**YOUR OBJECTIVE:** Locate every line in the records below that holds the word "More" and return each one.

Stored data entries
-- begin --

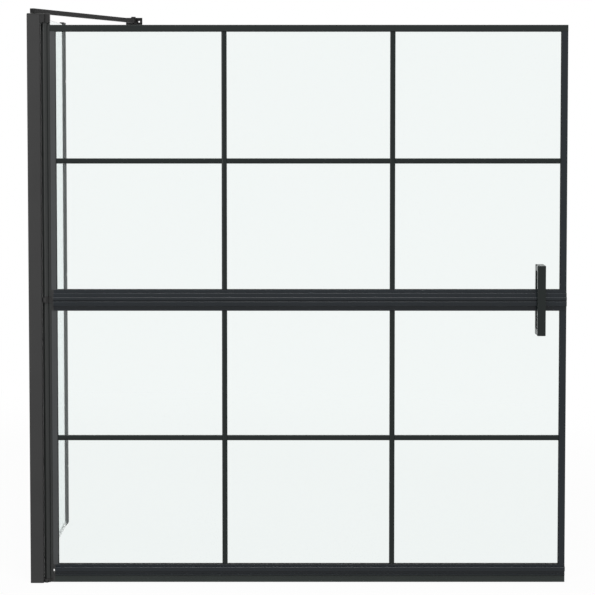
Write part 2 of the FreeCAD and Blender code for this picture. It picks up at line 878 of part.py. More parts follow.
def bottom_rail():
    """Bottom rail with a groove for the seal."""
    groove_half = seal_groove_width / 2
    groove = box(
        (rail_body_left - overrun, rail_body_right + overrun),
        (-groove_half, groove_half),
        (seal_top - overrun, seal_groove_top),
    )
    return ribbed_rail(bottom_section(), [bottom_pocket(rail_body_left, rail_body_right), groove])


def slot_between(left, right, low, high):
    """Slot through a cap's spigot, which leaves room for a screw's head."""
    return box((left, right), (-spigot_slot_half, spigot_slot_half), (low, high))


def mid_cap_slots(left, right):
    """Slots of a middle cap, one in each half."""
    return [
        slot_between(left, right, joint_z + rail_wall, mid_upper_ceiling),
        slot_between(left, right, mid_lower_floor, joint_z - rail_wall),
    ]


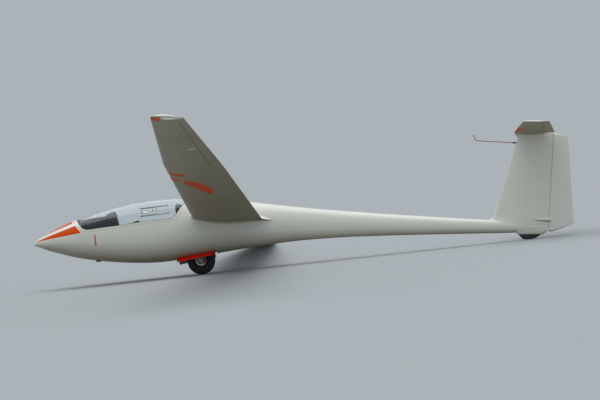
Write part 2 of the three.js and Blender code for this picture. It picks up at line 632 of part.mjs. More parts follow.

-- end --

**ANSWER TO THIS TASK:**
Write part 2 of the FreeCAD and Blender code for this picture. It picks up at line 878 of part.py. More parts follow.
Write part 2 of the three.js and Blender code for this picture. It picks up at line 632 of part.mjs. More parts follow.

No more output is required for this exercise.